WHAT TO WORK ON: Repeat the listing in full, exactly as it stands.

▽

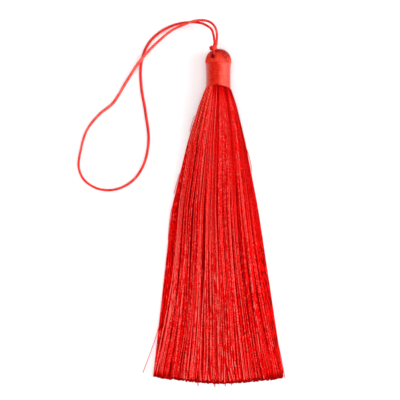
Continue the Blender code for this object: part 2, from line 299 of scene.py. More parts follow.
def silk(
    name,
    colours,
    plies,
    turns,
    fibres,
    relief,
    streaks,
    contrast,
    level,
    evenness,
    gloss,
    tint,
    roughness=0.4,
    painted_flank_shade=0.0,
    below=0.0,
):
    """Shiny dyed rayon. Its plies and fine fibres follow the piece's UV map.

    The colours go from the deepest painted shade to the palest, which stand for painted sheen. Streaks are
    either a number along each thread, or three rates of change in space. The plies' crests get a painted
    highlight and their grooves painted shade, less so the greater the evenness. The painted flank shade says
    how much painted shade darkens each thread's sides, where it lies beside the next, so that its top looks
    lighter.
    """
    material = bpy.data.materials.new(name)
    material.use_nodes = True
    tree = material.node_tree
    lay = add_node(tree, "ShaderNodeUVMap", {}, uv_map="lay").outputs["UV"]
    place = add_node(tree, "ShaderNodeSeparateXYZ", {"Vector": lay})
    way_round, way_along = place.outputs["X"], place.outputs["Y"]
    shade = add_node(tree, "ShaderNodeAttribute", {}, attribute_name="shade").outputs["Fac"]
    pace = calculate(tree, "MULTIPLY_ADD", shade, PALE_TWIST * turns, LEAST_TWIST * turns)
    ply_turns = calculate(tree, "MULTIPLY", way_along, pace)
    ply_place = calculate(tree, "MULTIPLY_ADD", way_round, plies, ply_turns)
    ply_place = calculate(tree, "MULTIPLY_ADD", shade, PLIES_OFFSET, ply_place)
    ply_wave = calculate(tree, "SINE", calculate(tree, "MULTIPLY", ply_place, math.tau))
    ply_height = calculate(tree, "MULTIPLY_ADD", ply_wave, 0.5, 0.5)
    fibre_slant = calculate(tree, "MULTIPLY", way_round, FIBRES_SLANT)
    fibre_place = calculate(tree, "MULTIPLY_ADD", way_along, fibres, fibre_slant)
    fibre_wave = calculate(tree, "SINE", calculate(tree, "MULTIPLY", fibre_place, math.tau))
    height = calculate(tree, "MULTIPLY_ADD", fibre_wave, FIBRES_HEIGHT, ply_height)
    if isinstance(streaks, float):
        turned = calculate(tree, "MULTIPLY_ADD", way_along, STREAKS_TURNS, way_round)
        turned = calculate(tree, "MULTIPLY", turned, math.tau)
        east = calculate(tree, "MULTIPLY", calculate(tree, "COSINE", turned), STREAKS_ROUND)
        north = calculate(tree, "MULTIPLY", calculate(tree, "SINE", turned), STREAKS_ROUND)
        along = calculate(tree, "MULTIPLY", shade, STREAKS_OFFSET)
        along = calculate(tree, "MULTIPLY_ADD", way_along, streaks, along)
        spot = add_node(tree, "ShaderNodeCombineXYZ", {"X": east, "Y": north, "Z": along})
    else:
        spot = add_node(tree, "ShaderNodeTexCoord", {}).outputs["Object"]
        spot = add_node(tree, "ShaderNodeVectorMath", {0: spot, 1: streaks}, operation="MULTIPLY")
    spot = spot.outputs["Vector"]
    patches = add_node(tree, "ShaderNodeTexNoise", {"Vector": spot, "Scale": 1.0, "Detail": 1.0})
    glow = calculate(tree, "MULTIPLY_ADD", patches.outputs["Fac"], contrast, level - 0.5 * contrast)
    glow = calculate(tree, "MULTIPLY_ADD", shade, SHADE_WEIGHT, glow)
    painted_crest = calculate(tree, "POWER", ply_height, PAINTED_CREST_SHARPNESS)
    painted_crest = calculate(tree, "MULTIPLY_ADD", painted_crest, 1 - evenness, evenness)
    lightness = calculate(tree, "MULTIPLY", glow, painted_crest)
    painted_top_light = calculate(tree, "SINE", calculate(tree, "MULTIPLY", way_round, math.tau))
    painted_top_light = calculate(tree, "MULTIPLY_ADD", painted_top_light, 0.5, 0.5)
    painted_top_light = calculate(tree, "POWER", painted_top_light, PAINTED_FLANK_SHARPNESS)
    painted_top_light = calculate(tree, "MULTIPLY_ADD", painted_top_light, painted_flank_shade, 1 - painted_flank_shade)
    lightness = calculate(tree, "MULTIPLY", lightness, painted_top_light)
    lightness = calculate(tree, "MULTIPLY_ADD", lightness, 1 - below, below)
    ramp = add_node(tree, "ShaderNodeValToRGB", {"Fac": lightness})
    stops = ramp.color_ramp.elements
    for number in range(1, len(colours) - 1):
        stops.new(number / (len(colours) - 1))
    for stop, colour in zip(stops, colours):
        stop.color = (*colour, 1.0)
    bump = {"Height": height, "Strength": relief, "Distance": RELIEF_DEPTH}
    bump = add_node(tree, "ShaderNodeBump", bump)
    shader = tree.nodes["Principled BSDF"]
    tree.links.new(ramp.outputs["Color"], shader.inputs["Base Color"])
    tree.links.new(bump.outputs["Normal"], shader.inputs["Normal"])
    shader.inputs["Roughness"].default_value = roughness
    shader.inputs["IOR"].default_value = gloss
    shader.inputs["Specular Tint"].default_value = (*tint, 1.0)
    return material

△

EXERCISE RESULT:
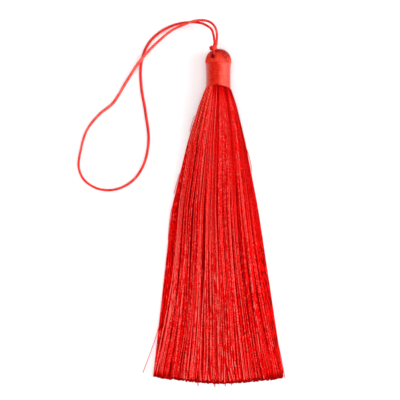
Continue the Blender code for this object: part 2, from line 299 of scene.py. More parts follow.
def silk(
    name,
    colours,
    plies,
    turns,
    fibres,
    relief,
    streaks,
    contrast,
    level,
    evenness,
    gloss,
    tint,
    roughness=0.4,
    painted_flank_shade=0.0,
    below=0.0,
):
    """Shiny dyed rayon. Its plies and fine fibres follow the piece's UV map.

    The colours go from the deepest painted shade to the palest, which stand for painted sheen. Streaks are
    either a number along each thread, or three rates of change in space. The plies' crests get a painted
    highlight and their grooves painted shade, less so the greater the evenness. The painted flank shade says
    how much painted shade darkens each thread's sides, where it lies beside the next, so that its top looks
    lighter.
    """
    material = bpy.data.materials.new(name)
    material.use_nodes = True
    tree = material.node_tree
    lay = add_node(tree, "ShaderNodeUVMap", {}, uv_map="lay").outputs["UV"]
    place = add_node(tree, "ShaderNodeSeparateXYZ", {"Vector": lay})
    way_round, way_along = place.outputs["X"], place.outputs["Y"]
    shade = add_node(tree, "ShaderNodeAttribute", {}, attribute_name="shade").outputs["Fac"]
    pace = calculate(tree, "MULTIPLY_ADD", shade, PALE_TWIST * turns, LEAST_TWIST * turns)
    ply_turns = calculate(tree, "MULTIPLY", way_along, pace)
    ply_place = calculate(tree, "MULTIPLY_ADD", way_round, plies, ply_turns)
    ply_place = calculate(tree, "MULTIPLY_ADD", shade, PLIES_OFFSET, ply_place)
    ply_wave = calculate(tree, "SINE", calculate(tree, "MULTIPLY", ply_place, math.tau))
    ply_height = calculate(tree, "MULTIPLY_ADD", ply_wave, 0.5, 0.5)
    fibre_slant = calculate(tree, "MULTIPLY", way_round, FIBRES_SLANT)
    fibre_place = calculate(tree, "MULTIPLY_ADD", way_along, fibres, fibre_slant)
    fibre_wave = calculate(tree, "SINE", calculate(tree, "MULTIPLY", fibre_place, math.tau))
    height = calculate(tree, "MULTIPLY_ADD", fibre_wave, FIBRES_HEIGHT, ply_height)
    if isinstance(streaks, float):
        turned = calculate(tree, "MULTIPLY_ADD", way_along, STREAKS_TURNS, way_round)
        turned = calculate(tree, "MULTIPLY", turned, math.tau)
        east = calculate(tree, "MULTIPLY", calculate(tree, "COSINE", turned), STREAKS_ROUND)
        north = calculate(tree, "MULTIPLY", calculate(tree, "SINE", turned), STREAKS_ROUND)
        along = calculate(tree, "MULTIPLY", shade, STREAKS_OFFSET)
        along = calculate(tree, "MULTIPLY_ADD", way_along, streaks, along)
        spot = add_node(tree, "ShaderNodeCombineXYZ", {"X": east, "Y": north, "Z": along})
    else:
        spot = add_node(tree, "ShaderNodeTexCoord", {}).outputs["Object"]
        spot = add_node(tree, "ShaderNodeVectorMath", {0: spot, 1: streaks}, operation="MULTIPLY")
    spot = spot.outputs["Vector"]
    patches = add_node(tree, "ShaderNodeTexNoise", {"Vector": spot, "Scale": 1.0, "Detail": 1.0})
    glow = calculate(tree, "MULTIPLY_ADD", patches.outputs["Fac"], contrast, level - 0.5 * contrast)
    glow = calculate(tree, "MULTIPLY_ADD", shade, SHADE_WEIGHT, glow)
    painted_crest = calculate(tree, "POWER", ply_height, PAINTED_CREST_SHARPNESS)
    painted_crest = calculate(tree, "MULTIPLY_ADD", painted_crest, 1 - evenness, evenness)
    lightness = calculate(tree, "MULTIPLY", glow, painted_crest)
    painted_top_light = calculate(tree, "SINE", calculate(tree, "MULTIPLY", way_round, math.tau))
    painted_top_light = calculate(tree, "MULTIPLY_ADD", painted_top_light, 0.5, 0.5)
    painted_top_light = calculate(tree, "POWER", painted_top_light, PAINTED_FLANK_SHARPNESS)
    painted_top_light = calculate(tree, "MULTIPLY_ADD", painted_top_light, painted_flank_shade, 1 - painted_flank_shade)
    lightness = calculate(tree, "MULTIPLY", lightness, painted_top_light)
    lightness = calculate(tree, "MULTIPLY_ADD", lightness, 1 - below, below)
    ramp = add_node(tree, "ShaderNodeValToRGB", {"Fac": lightness})
    stops = ramp.color_ramp.elements
    for number in range(1, len(colours) - 1):
        stops.new(number / (len(colours) - 1))
    for stop, colour in zip(stops, colours):
        stop.color = (*colour, 1.0)
    bump = {"Height": height, "Strength": relief, "Distance": RELIEF_DEPTH}
    bump = add_node(tree, "ShaderNodeBump", bump)
    shader = tree.nodes["Principled BSDF"]
    tree.links.new(ramp.outputs["Color"], shader.inputs["Base Color"])
    tree.links.new(bump.outputs["Normal"], shader.inputs["Normal"])
    shader.inputs["Roughness"].default_value = roughness
    shader.inputs["IOR"].default_value = gloss
    shader.inputs["Specular Tint"].default_value = (*tint, 1.0)
    return material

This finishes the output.